- [PROBLEM] Reproduce each line of the material precisely.

- [DATASET SECTION]
⁂
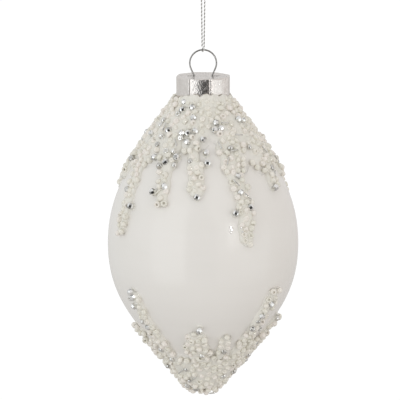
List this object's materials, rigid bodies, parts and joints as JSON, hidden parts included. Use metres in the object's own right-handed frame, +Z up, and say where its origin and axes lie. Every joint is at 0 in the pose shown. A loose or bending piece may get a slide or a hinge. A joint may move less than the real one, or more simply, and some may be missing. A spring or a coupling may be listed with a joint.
{
  "type": "hanging bauble ornament",
  "caption": "Pointed oval white glass bauble with beaded icicle runs from both ends, lobed silver cap, sprung wire hanger and cord loop.",
  "frame": {"origin": "where a hook bears, inside the top of the cord loop; everything hangs below it", "axes": "+Z up along the hang line, -Y the side with the longest run at its right, X across the plane of the wire eye"},
  "size_m": [0.074, 0.074, 0.1766],
  "materials": {
    "silver_cord": "two-ply twisted metallic silver thread",
    "hanger_steel": "bright drawn spring wire",
    "cap_chrome": "bright silver with a fine hammered texture",
    "white_glass": "gloss blown glass lacquered pearly white inside",
    "bead_glass": "off-white and clear silver-lined seed beads set in clear glue",
    "mirror_bead": "faceted mirror silver"
  },
  "bodies": {
    "hanging_loop": {"cord_loop": "silver_cord", "cord_knot": "silver_cord"},
    "cord_bight": {"cord_hitch": "silver_cord"},
    "wire_hanger": {"hanger_wire": "hanger_steel"},
    "cap": {"cap": "cap_chrome"},
    "bauble": {"glass_body": "white_glass", "bead_collar": "bead_glass", "tip_bead_crust": "bead_glass", "upper_icicle_01": "bead_glass", "upper_icicle_02": "bead_glass", "upper_icicle_03": "bead_glass", "upper_icicle_04": "bead_glass", "upper_icicle_05": "bead_glass", "upper_icicle_06": "bead_glass", "upper_icicle_07": "bead_glass", "upper_icicle_08": "bead_glass", "upper_icicle_09": "bead_glass", "upper_icicle_10": "bead_glass", "upper_icicle_11": "bead_glass", "upper_icicle_12": "bead_glass", "upper_icicle_13": "bead_glass", "upper_icicle_14": "bead_glass", "lower_icicle_01": "bead_glass", "lower_icicle_02": "bead_glass", "lower_icicle_03": "bead_glass", "lower_icicle_04": "bead_glass", "lower_icicle_05": "bead_glass", "lower_icicle_06": "bead_glass", "lower_icicle_07": "bead_glass", "lower_icicle_08": "bead_glass", "lower_icicle_09": "bead_glass", "lower_icicle_10": "bead_glass", "lower_icicle_11": "bead_glass", "mirror_bead_01": "mirror_bead", "mirror_bead_02": "mirror_bead", "mirror_bead_03": "mirror_bead", "mirror_bead_04": "mirror_bead", "mirror_bead_05": "mirror_bead", "mirror_bead_06": "mirror_bead", "mirror_bead_07": "mirror_bead", "mirror_bead_08": "mirror_bead", "mirror_bead_09": "mirror_bead", "mirror_bead_10": "mirror_bead", "mirror_bead_11": "mirror_bead", "mirror_bead_12": "mirror_bead", "mirror_bead_13": "mirror_bead", "mirror_bead_14": "mirror_bead", "mirror_bead_15": "mirror_bead", "mirror_bead_16": "mirror_bead", "mirror_bead_17": "mirror_bead", "mirror_bead_18": "mirror_bead", "mirror_bead_19": "mirror_bead", "mirror_bead_20": "mirror_bead", "mirror_bead_21": "mirror_bead"}
  },
  "joints": [
    {"name": "ornament_spin", "type": "hinge", "parent": "hanging_loop", "child": "cord_bight", "pos_m": [0, 0, -0.0389], "axis": [0, 0, 1], "continuous": true},
    {"name": "hanger_swing", "type": "hinge", "parent": "cord_bight", "child": "wire_hanger", "pos_m": [0, 0, -0.04032], "axis": [1, 0, 0], "range_deg": [-85, 85]},
    {"name": "hanger_draw", "type": "slide", "parent": "wire_hanger", "child": "cap", "axis": [0, 0, -1], "range_m": [0, 0.02]},
    {"name": "glass_pull", "type": "slide", "parent": "cap", "child": "bauble", "axis": [0, 0, -1], "range_m": [0, 0.01]}
  ]
}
⁂
- [SOLUTION BELOW]
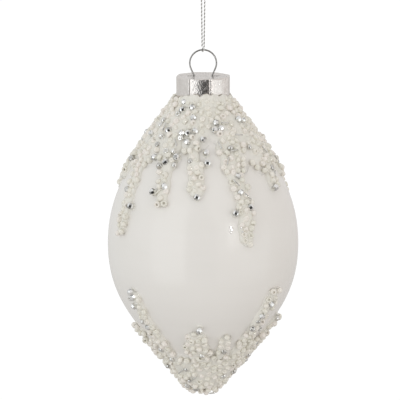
List this object's materials, rigid bodies, parts and joints as JSON, hidden parts included. Use metres in the object's own right-handed frame, +Z up, and say where its origin and axes lie. Every joint is at 0 in the pose shown. A loose or bending piece may get a slide or a hinge. A joint may move less than the real one, or more simply, and some may be missing. A spring or a coupling may be listed with a joint.
{
  "type": "hanging bauble ornament",
  "caption": "Pointed oval white glass bauble with beaded icicle runs from both ends, lobed silver cap, sprung wire hanger and cord loop.",
  "frame": {"origin": "where a hook bears, inside the top of the cord loop; everything hangs below it", "axes": "+Z up along the hang line, -Y the side with the longest run at its right, X across the plane of the wire eye"},
  "size_m": [0.074, 0.074, 0.1766],
  "materials": {
    "silver_cord": "two-ply twisted metallic silver thread",
    "hanger_steel": "bright drawn spring wire",
    "cap_chrome": "bright silver with a fine hammered texture",
    "white_glass": "gloss blown glass lacquered pearly white inside",
    "bead_glass": "off-white and clear silver-lined seed beads set in clear glue",
    "mirror_bead": "faceted mirror silver"
  },
  "bodies": {
    "hanging_loop": {"cord_loop": "silver_cord", "cord_knot": "silver_cord"},
    "cord_bight": {"cord_hitch": "silver_cord"},
    "wire_hanger": {"hanger_wire": "hanger_steel"},
    "cap": {"cap": "cap_chrome"},
    "bauble": {"glass_body": "white_glass", "bead_collar": "bead_glass", "tip_bead_crust": "bead_glass", "upper_icicle_01": "bead_glass", "upper_icicle_02": "bead_glass", "upper_icicle_03": "bead_glass", "upper_icicle_04": "bead_glass", "upper_icicle_05": "bead_glass", "upper_icicle_06": "bead_glass", "upper_icicle_07": "bead_glass", "upper_icicle_08": "bead_glass", "upper_icicle_09": "bead_glass", "upper_icicle_10": "bead_glass", "upper_icicle_11": "bead_glass", "upper_icicle_12": "bead_glass", "upper_icicle_13": "bead_glass", "upper_icicle_14": "bead_glass", "lower_icicle_01": "bead_glass", "lower_icicle_02": "bead_glass", "lower_icicle_03": "bead_glass", "lower_icicle_04": "bead_glass", "lower_icicle_05": "bead_glass", "lower_icicle_06": "bead_glass", "lower_icicle_07": "bead_glass", "lower_icicle_08": "bead_glass", "lower_icicle_09": "bead_glass", "lower_icicle_10": "bead_glass", "lower_icicle_11": "bead_glass", "mirror_bead_01": "mirror_bead", "mirror_bead_02": "mirror_bead", "mirror_bead_03": "mirror_bead", "mirror_bead_04": "mirror_bead", "mirror_bead_05": "mirror_bead", "mirror_bead_06": "mirror_bead", "mirror_bead_07": "mirror_bead", "mirror_bead_08": "mirror_bead", "mirror_bead_09": "mirror_bead", "mirror_bead_10": "mirror_bead", "mirror_bead_11": "mirror_bead", "mirror_bead_12": "mirror_bead", "mirror_bead_13": "mirror_bead", "mirror_bead_14": "mirror_bead", "mirror_bead_15": "mirror_bead", "mirror_bead_16": "mirror_bead", "mirror_bead_17": "mirror_bead", "mirror_bead_18": "mirror_bead", "mirror_bead_19": "mirror_bead", "mirror_bead_20": "mirror_bead", "mirror_bead_21": "mirror_bead"}
  },
  "joints": [
    {"name": "ornament_spin", "type": "hinge", "parent": "hanging_loop", "child": "cord_bight", "pos_m": [0, 0, -0.0389], "axis": [0, 0, 1], "continuous": true},
    {"name": "hanger_swing", "type": "hinge", "parent": "cord_bight", "child": "wire_hanger", "pos_m": [0, 0, -0.04032], "axis": [1, 0, 0], "range_deg": [-85, 85]},
    {"name": "hanger_draw", "type": "slide", "parent": "wire_hanger", "child": "cap", "axis": [0, 0, -1], "range_m": [0, 0.02]},
    {"name": "glass_pull", "type": "slide", "parent": "cap", "child": "bauble", "axis": [0, 0, -1], "range_m": [0, 0.01]}
  ]
}